- [DATA EXCERPT]

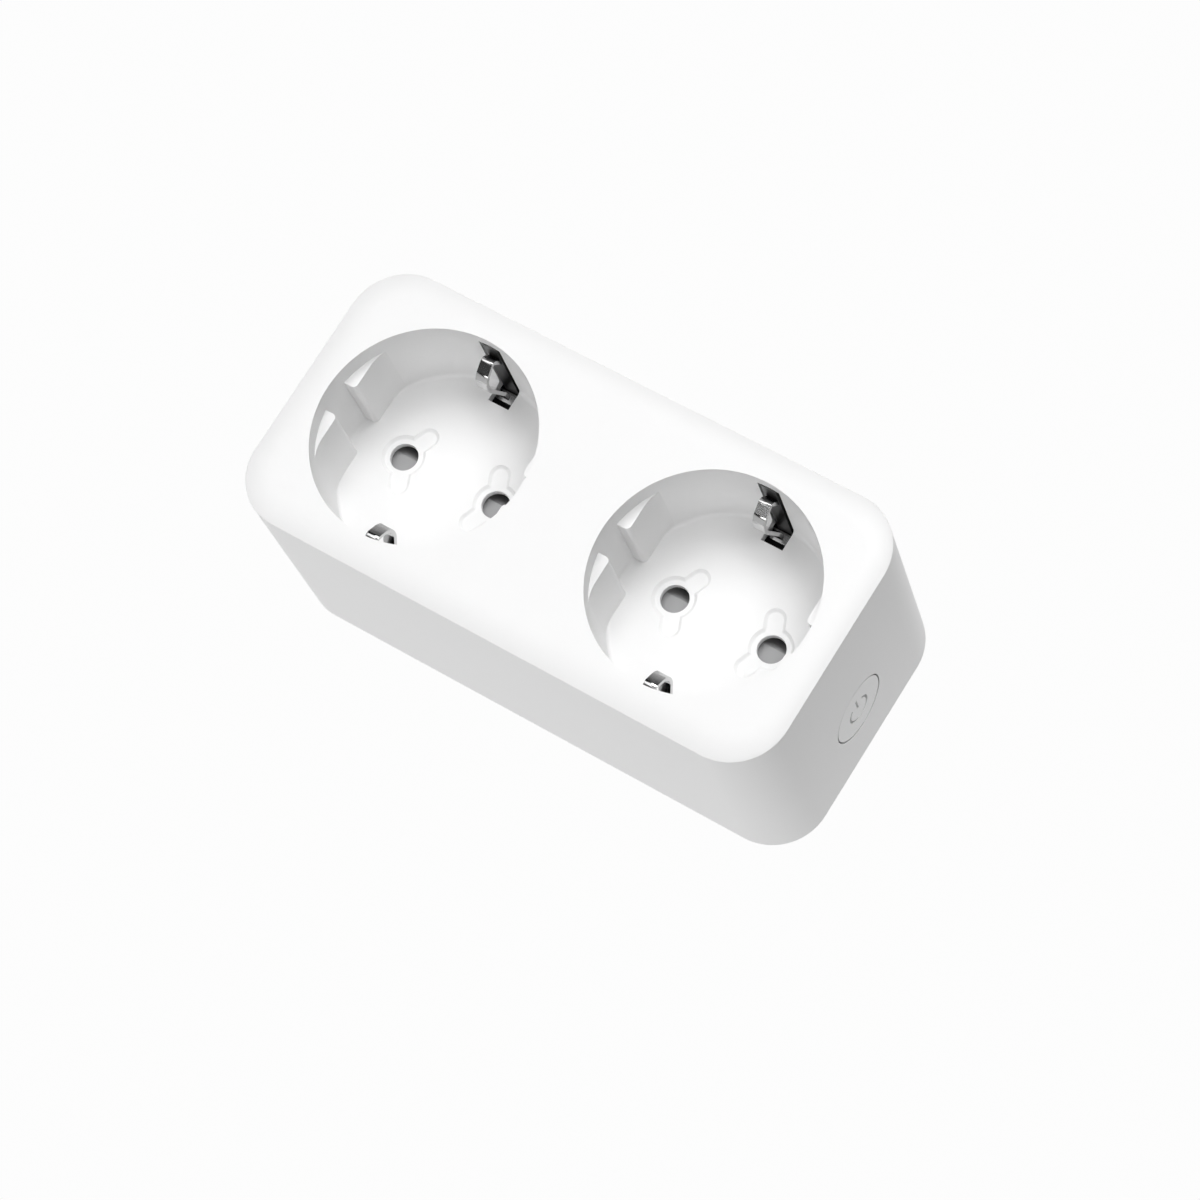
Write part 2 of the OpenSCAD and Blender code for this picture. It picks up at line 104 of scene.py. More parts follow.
bpy.ops.object.camera_add()
camera = bpy.context.active_object
turn = Matrix((camera_right, camera_up, camera_back)).transposed()
camera.matrix_world = Matrix.Translation(camera_place) @ turn.to_4x4()
camera.data.sensor_width = 36
camera.data.lens = 120.47
camera.data.clip_start = 0.01
bpy.context.scene.camera = camera
print("camera distance, m:", round(camera_place.length, 3))

# %% Floor and surroundings
FLOOR_LEFT, FLOOR_RIGHT = -15, 0.25
FLOOR_DEPTH = 30
FLOOR_GAP = 0.1 * MM
bpy.ops.mesh.primitive_plane_add(
    size=1, location=((FLOOR_LEFT + FLOOR_RIGHT) / 2, 0, cad_bounds[0].z - FLOOR_GAP))
floor = bpy.context.active_object
floor.scale = (FLOOR_RIGHT - FLOOR_LEFT, FLOOR_DEPTH, 1)
floor.name = "floor"
floor_paint = bpy.data.materials.new("floor_paint")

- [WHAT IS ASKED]
Write the listing out again, exactly as it reads.

- [ANSWER FOR THIS EXERCISE]
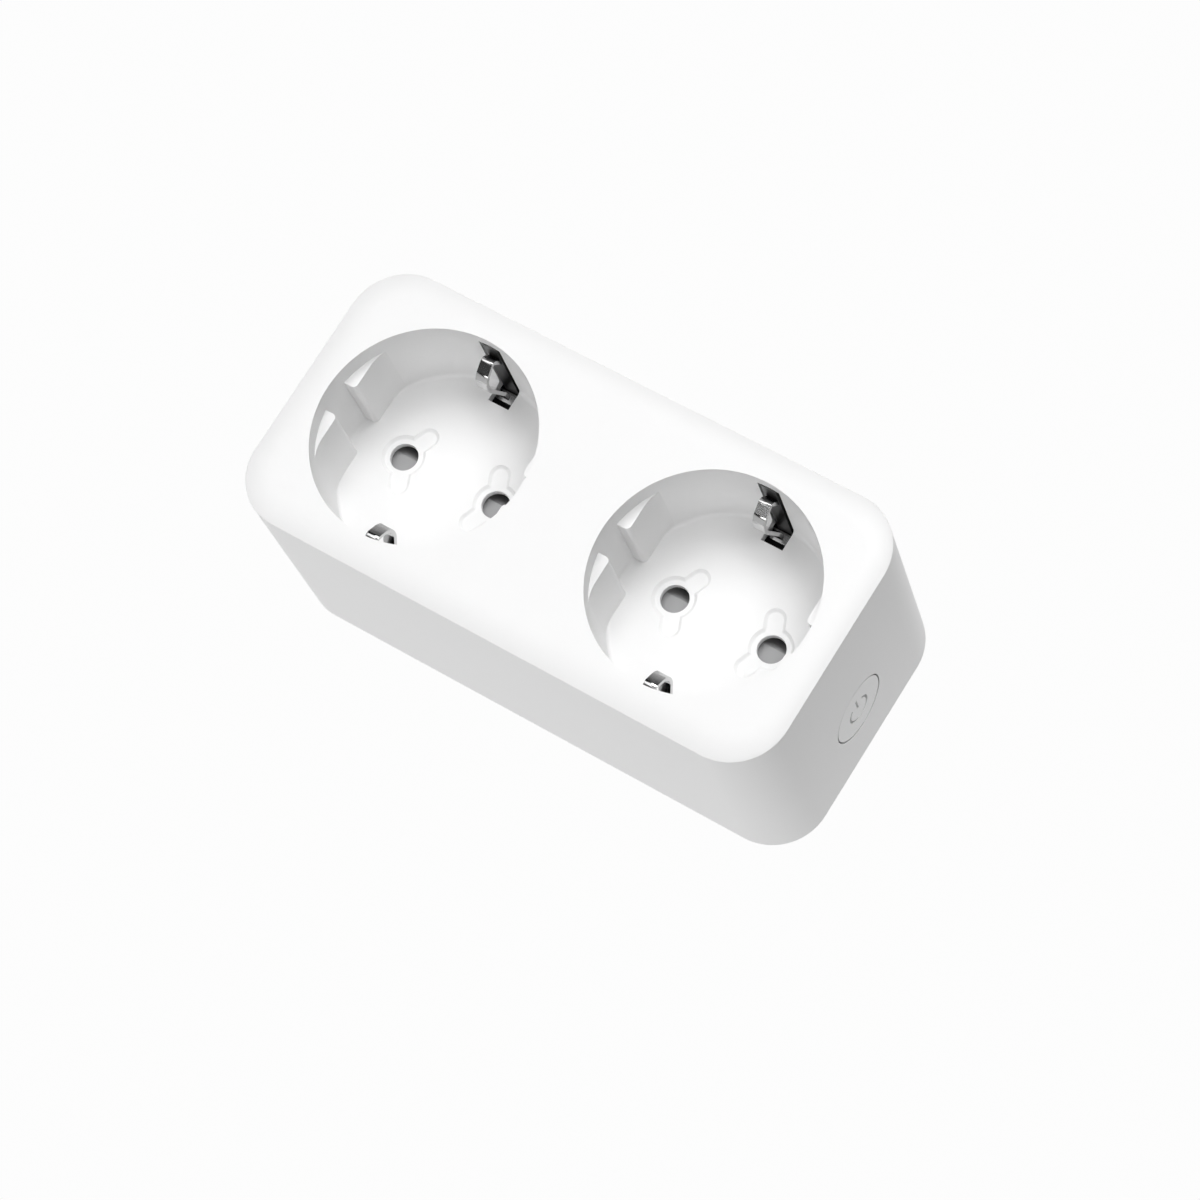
Write part 2 of the OpenSCAD and Blender code for this picture. It picks up at line 104 of scene.py. More parts follow.
bpy.ops.object.camera_add()
camera = bpy.context.active_object
turn = Matrix((camera_right, camera_up, camera_back)).transposed()
camera.matrix_world = Matrix.Translation(camera_place) @ turn.to_4x4()
camera.data.sensor_width = 36
camera.data.lens = 120.47
camera.data.clip_start = 0.01
bpy.context.scene.camera = camera
print("camera distance, m:", round(camera_place.length, 3))

# %% Floor and surroundings
FLOOR_LEFT, FLOOR_RIGHT = -15, 0.25
FLOOR_DEPTH = 30
FLOOR_GAP = 0.1 * MM
bpy.ops.mesh.primitive_plane_add(
    size=1, location=((FLOOR_LEFT + FLOOR_RIGHT) / 2, 0, cad_bounds[0].z - FLOOR_GAP))
floor = bpy.context.active_object
floor.scale = (FLOOR_RIGHT - FLOOR_LEFT, FLOOR_DEPTH, 1)
floor.name = "floor"
floor_paint = bpy.data.materials.new("floor_paint")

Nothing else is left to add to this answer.